For the ultra-Orthodox, however, Israel is a different world – a foreign land.
The winding streets of Mea Shearim, the West Jerusalem enclave for the religious community, seem much further away than the hour it takes to reach the gleaming skyscrapers of Tel Aviv. Black-hatted and -coated men walk together with rushed gaits, as women push strollers at a distance. Yiddish is heard as often as Hebrew, and a separate economy seems to dictate prices and goods aimed at ensuring what the ultra-Orthodox call a “modest, decent Jewish home.”
“We have always been our own country within the country,” said Sarah Ben Tzvi, a 31-year-old mother of three who lives in Mea Shearim. She likes it that way.
“From the outside it might look like we are all Jews,” she said. “But to us the Jews who don’t obey God’s laws are not like us at all. To send our children to them, to serve in their military, it is like to send your child to pagans in Africa. That is really how we see it.”

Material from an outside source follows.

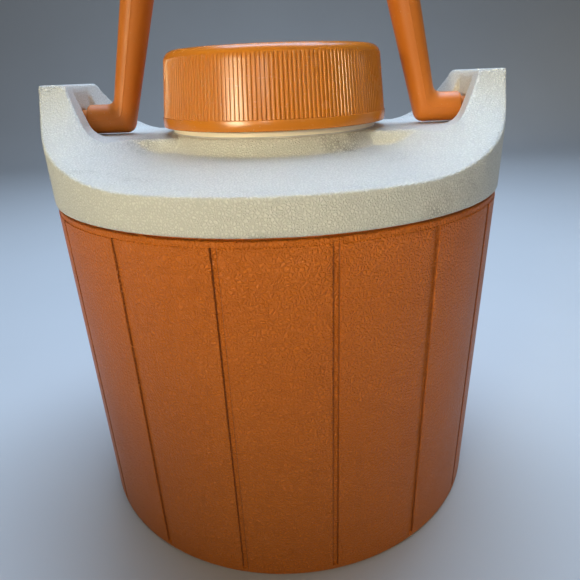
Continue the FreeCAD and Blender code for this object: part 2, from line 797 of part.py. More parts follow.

She looked on approvingly as a square in the middle of Mea Shearim suddenly filled with hundreds of ultra-Orthodox boys led by rabbis of their religious seminaries. Ages 12 and younger, the boys prayed in the middle of the street for over an hour, asking God not to forsake them and “sell them into the hands of others.” Signs many wore around their necks said “Save me.”
“This is something every devout Jew understands,” Ben Tzvi said. “To take them at that sensitive age – when they should be devoted to study and prayer – and to send them to the army where they will be exposed to things that are not part of our community – we cannot accept it.”
From their apartment on the outskirts of Mea Shearim, the Aharons said they are aware that politicians are furiously seeking a compromise that would allow the ultra-Orthodox to serve while maintaining a religious life.
“They say the food will be kept kosher to our standards, that there will be strict separation of sexes and other things that are meant to appease us,” Aharon said. “But people are still worried that the army will expose our young men to things that we do not find acceptable.”
A compromise sounds unlikely. “We don’t want anything from the state,” he said, “and don’t want them to ask anything of us.”